#### Dataset content ####

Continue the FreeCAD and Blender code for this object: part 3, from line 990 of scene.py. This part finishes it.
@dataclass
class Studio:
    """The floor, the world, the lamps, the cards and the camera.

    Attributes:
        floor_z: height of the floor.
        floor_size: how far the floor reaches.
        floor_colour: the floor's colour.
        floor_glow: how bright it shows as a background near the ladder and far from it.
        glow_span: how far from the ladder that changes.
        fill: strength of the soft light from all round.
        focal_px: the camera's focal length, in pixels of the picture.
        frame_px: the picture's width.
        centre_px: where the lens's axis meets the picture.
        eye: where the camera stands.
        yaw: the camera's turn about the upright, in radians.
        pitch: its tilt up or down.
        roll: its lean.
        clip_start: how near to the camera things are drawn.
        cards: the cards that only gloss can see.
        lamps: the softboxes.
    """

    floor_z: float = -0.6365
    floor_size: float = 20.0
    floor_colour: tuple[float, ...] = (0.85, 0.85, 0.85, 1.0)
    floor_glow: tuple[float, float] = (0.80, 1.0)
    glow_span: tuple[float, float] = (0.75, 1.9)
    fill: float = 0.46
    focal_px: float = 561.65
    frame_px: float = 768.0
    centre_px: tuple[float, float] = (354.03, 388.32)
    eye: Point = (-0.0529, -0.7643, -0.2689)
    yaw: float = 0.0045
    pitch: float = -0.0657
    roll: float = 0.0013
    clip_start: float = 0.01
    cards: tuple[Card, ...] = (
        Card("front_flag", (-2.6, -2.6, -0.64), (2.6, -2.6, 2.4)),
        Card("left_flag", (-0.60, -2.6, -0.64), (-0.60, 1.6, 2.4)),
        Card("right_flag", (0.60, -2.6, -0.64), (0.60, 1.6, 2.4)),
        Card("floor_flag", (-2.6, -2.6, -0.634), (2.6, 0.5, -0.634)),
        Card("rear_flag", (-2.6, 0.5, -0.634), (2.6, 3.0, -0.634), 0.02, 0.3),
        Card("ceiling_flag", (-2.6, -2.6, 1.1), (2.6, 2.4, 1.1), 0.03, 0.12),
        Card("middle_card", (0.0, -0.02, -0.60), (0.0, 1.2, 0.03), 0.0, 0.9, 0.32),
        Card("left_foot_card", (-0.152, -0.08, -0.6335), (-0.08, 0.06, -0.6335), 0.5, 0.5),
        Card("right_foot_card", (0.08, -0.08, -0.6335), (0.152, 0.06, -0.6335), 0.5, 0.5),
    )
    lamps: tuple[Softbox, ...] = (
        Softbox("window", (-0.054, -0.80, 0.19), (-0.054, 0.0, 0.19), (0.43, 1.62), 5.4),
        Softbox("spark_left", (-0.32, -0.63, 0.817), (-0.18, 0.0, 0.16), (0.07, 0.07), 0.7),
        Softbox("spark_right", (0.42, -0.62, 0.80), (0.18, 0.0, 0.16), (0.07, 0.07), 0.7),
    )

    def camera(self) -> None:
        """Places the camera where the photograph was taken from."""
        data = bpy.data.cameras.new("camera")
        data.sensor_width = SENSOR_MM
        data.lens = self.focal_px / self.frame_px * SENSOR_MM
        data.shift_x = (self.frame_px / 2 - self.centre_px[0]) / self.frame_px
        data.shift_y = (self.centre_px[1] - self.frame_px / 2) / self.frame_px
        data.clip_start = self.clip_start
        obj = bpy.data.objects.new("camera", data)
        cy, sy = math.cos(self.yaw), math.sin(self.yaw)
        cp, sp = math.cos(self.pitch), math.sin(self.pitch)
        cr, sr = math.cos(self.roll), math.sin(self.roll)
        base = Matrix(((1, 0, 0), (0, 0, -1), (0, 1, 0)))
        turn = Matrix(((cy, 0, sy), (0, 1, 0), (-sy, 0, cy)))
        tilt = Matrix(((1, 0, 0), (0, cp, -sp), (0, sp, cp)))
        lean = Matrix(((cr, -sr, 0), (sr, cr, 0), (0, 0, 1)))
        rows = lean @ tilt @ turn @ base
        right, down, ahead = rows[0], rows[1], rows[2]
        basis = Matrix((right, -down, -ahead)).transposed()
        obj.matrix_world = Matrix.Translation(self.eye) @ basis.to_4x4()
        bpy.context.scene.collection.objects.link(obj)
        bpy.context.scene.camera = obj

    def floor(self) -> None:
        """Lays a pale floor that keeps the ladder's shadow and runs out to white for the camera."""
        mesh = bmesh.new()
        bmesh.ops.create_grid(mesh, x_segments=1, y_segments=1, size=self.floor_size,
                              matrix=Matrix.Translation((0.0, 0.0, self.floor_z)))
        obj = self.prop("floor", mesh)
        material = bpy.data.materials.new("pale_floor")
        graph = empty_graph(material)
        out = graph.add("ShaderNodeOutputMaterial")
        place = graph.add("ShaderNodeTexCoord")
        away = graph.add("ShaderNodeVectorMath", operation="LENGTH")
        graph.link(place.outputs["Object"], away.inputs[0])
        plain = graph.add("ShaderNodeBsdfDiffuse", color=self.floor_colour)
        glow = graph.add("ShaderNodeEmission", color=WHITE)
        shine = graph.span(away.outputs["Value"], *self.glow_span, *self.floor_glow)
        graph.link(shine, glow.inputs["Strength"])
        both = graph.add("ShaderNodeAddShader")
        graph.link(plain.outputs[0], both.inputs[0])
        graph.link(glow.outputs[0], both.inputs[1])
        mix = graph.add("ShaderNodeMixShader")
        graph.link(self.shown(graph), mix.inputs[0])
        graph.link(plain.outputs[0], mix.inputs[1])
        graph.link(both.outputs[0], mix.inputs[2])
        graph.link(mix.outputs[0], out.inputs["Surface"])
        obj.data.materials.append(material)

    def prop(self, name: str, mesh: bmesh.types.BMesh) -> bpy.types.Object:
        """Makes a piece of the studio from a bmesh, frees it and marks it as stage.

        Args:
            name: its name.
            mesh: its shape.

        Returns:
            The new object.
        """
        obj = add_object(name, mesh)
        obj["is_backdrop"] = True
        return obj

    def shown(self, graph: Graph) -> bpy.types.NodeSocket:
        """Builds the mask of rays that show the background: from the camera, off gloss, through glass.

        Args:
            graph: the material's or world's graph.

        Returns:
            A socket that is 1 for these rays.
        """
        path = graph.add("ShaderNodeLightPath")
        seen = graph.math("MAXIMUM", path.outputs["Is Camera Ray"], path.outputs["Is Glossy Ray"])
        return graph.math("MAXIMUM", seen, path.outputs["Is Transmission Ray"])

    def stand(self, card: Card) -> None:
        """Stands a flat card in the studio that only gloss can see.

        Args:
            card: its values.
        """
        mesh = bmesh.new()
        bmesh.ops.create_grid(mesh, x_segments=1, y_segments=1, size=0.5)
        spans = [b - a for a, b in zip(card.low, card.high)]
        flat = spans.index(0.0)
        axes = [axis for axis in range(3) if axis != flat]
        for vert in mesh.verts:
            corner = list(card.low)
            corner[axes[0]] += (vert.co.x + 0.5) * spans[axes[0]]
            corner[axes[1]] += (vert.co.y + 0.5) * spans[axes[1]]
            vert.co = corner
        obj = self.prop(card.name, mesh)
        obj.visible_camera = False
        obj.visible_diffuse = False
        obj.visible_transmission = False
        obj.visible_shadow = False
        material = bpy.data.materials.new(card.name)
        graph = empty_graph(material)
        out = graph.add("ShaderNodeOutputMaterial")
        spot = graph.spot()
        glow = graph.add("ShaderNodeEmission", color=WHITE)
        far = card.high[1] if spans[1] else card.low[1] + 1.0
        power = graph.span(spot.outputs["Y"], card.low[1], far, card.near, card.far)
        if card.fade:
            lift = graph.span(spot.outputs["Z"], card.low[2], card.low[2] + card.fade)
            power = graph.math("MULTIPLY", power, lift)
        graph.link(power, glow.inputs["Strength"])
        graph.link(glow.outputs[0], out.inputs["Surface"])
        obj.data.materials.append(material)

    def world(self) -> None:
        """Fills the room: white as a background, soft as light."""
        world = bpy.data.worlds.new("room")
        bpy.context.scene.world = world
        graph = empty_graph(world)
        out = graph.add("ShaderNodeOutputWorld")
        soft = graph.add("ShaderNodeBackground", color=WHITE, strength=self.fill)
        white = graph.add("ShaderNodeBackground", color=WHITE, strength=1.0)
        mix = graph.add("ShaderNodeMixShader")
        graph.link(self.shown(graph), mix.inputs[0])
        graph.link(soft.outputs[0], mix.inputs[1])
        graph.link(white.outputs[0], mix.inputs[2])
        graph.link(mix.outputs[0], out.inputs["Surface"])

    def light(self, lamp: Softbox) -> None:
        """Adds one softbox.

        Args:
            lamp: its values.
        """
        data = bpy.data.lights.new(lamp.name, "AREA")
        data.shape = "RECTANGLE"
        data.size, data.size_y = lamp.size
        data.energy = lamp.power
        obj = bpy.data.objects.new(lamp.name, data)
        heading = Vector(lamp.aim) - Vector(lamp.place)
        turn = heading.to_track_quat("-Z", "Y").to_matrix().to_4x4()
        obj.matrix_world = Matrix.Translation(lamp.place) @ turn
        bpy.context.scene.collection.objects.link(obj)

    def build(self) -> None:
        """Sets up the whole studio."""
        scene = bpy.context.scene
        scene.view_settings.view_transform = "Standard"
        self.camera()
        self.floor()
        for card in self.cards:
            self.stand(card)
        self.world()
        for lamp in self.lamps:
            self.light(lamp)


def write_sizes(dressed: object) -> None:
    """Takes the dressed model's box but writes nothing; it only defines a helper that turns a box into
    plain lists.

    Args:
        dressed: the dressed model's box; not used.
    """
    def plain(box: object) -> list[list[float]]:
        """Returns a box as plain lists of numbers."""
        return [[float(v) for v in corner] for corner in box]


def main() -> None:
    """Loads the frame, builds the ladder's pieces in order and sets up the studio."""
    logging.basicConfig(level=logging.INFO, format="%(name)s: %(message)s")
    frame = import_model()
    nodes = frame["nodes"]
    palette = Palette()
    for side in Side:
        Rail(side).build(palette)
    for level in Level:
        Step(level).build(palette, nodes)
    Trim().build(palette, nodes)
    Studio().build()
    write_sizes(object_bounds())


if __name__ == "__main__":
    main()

####

Output only the lines from the one holding "frame = import_model()" through the last line above, exactly as they appear.

Task response:
    frame = import_model()
    nodes = frame["nodes"]
    palette = Palette()
    for side in Side:
        Rail(side).build(palette)
    for level in Level:
        Step(level).build(palette, nodes)
    Trim().build(palette, nodes)
    Studio().build()
    write_sizes(object_bounds())


if __name__ == "__main__":
    main()